What I’m planning to do is make a page on here where I will update this sort of gamelog slashfic, that is, or was my specialty. And really what motivated me to play these games that I kind of hate “the rules” of; was, writing these tales of the sessions, told in the voice(s) of my character(s). I will also post some other of my character backgrounds, and whatever other ephemera occurs to me. I already have included some of my poems, and plan on adding some other things I’ve been working on recently.
Another interesting note, is something I’ve been chewing on, many (and by many I mean a few) of the other Trans women I’ve encountered since starting my own transition, are really anti pants.... reminds them too much of being male. I feel quite the opposite, and I’ve been playing with the skirts, dresses too... but I find as much joy in looking good in a pair of ladies skinny leg jeans, as I do in any skirt or dress I own. I feel the same way about makeup. Get me through electrolysis, and then some eyeliner, lipgloss, I’m fancy lady. I know this somehow. Maybe I’m a time traveler, just catching up to herself.
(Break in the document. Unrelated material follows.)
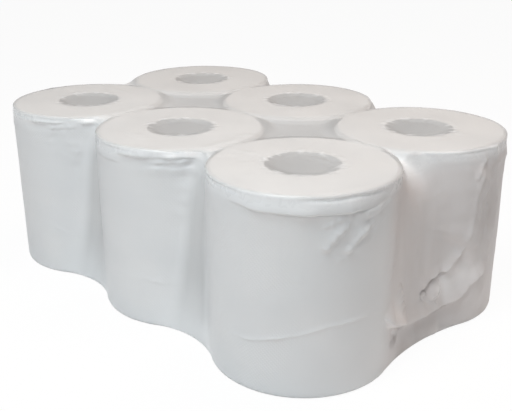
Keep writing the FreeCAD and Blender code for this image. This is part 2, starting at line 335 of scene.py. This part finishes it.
# The folds on the tops, by millimetres along X and Y.
TOP_FOLDS = [
    ([(83, -132), (84, -110), (84, -86), (77, -52)], 1.5, 6, 1.2),
    ([(-88, -128), (-93, -100), (-97, -73), (-101, -44)], 1.1, 6, 1.3),
    ([(215, 5), (200, -2), (182, -4), (160, 0), (138, 3)], 1.0, 5, 1.2),
    ([(159, -74), (167, -68), (175, -63), (184, -66), (193, -67), (206, -72)], 1.3, 1.6, 4.5),
    ([(95, 52), (92, 80), (90, 112)], 0.9, 5, 1.4),
    ([(-92, 50), (-89, 85), (-90, 118)], 0.9, 5, 1.4),
    ([(-40, 2), (-10, -2), (30, 1), (44, 3)], 0.8, 5, 1.4),
    ([(104, -132), (113, -127), (124, -119)], 0.7, 3, 1.2),
    ([(104, -112), (120, -106), (136, -98)], 0.6, 3, 1.2),
    ([(138, -134), (144, -126), (150, -117)], 0.6, 1.2, 3),
    ([(168, -160), (171, -152), (176, -146)], 0.5, 1.2, 2.5),
    ([(-20, -150), (2, -144), (22, -148)], 0.5, 3, 1.4),
    ([(-206, -40), (-188, -34), (-168, -38)], 0.6, 3, 1.4),
    ([(218, 60), (228, 84), (224, 108)], 0.6, 3, 1.4),
]

# Patches of painted light on the gathered ends, and one of painted shade at the far side of each: millimetres
# across and up, how far round it reaches, and how much lighter it is painted.
END_LIGHT_PATCHES = [(34, 55, 15, 0.24), (60, 62, 16, 0.12), (-46, 56, 13, 0.12), (84, 120, 42, -0.13)]

# Little puckers across the rims of the bores: the roll, and their headings.
PUCKERS = [("roll_front_right", (158, 128, 96, 62, 40, 18, -12)), ("roll_front_middle", (150, 35, -5)),
           ("roll_back_right", (170, 196, 60)), ("roll_back_middle", (20, 140)),
           ("roll_front_left", (15, 165)), ("roll_back_left", (40,))]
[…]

I feel like I really am figuring out my style. I tend to know as soon as I look at a piece of clothing, whether it will “work” for me, or not. Even with men’s clothes, I was never sure if I was wearing the “right” look for me. I knew nice things, but I really didn’t care enough to go beyond it’s obvious “niceness”.
The Transition, is not just about me becoming as “female” as I can, it seems to in fact be about me becoming the person I always thought I would “you know, someday” just become.
I see myself still as a bit of an outsider/beginner with every aspect of the actual transition part, but the bursting with ideas for writing, photography, movies, comics, and everyday working on at least one of these crazy ideas, that is something I recall fondly as being what kept me sane and okay with myself all through University, that I could and could do well all these different artistic things. I guess there is a little Revolution (by def. a full circle) in my Evolution.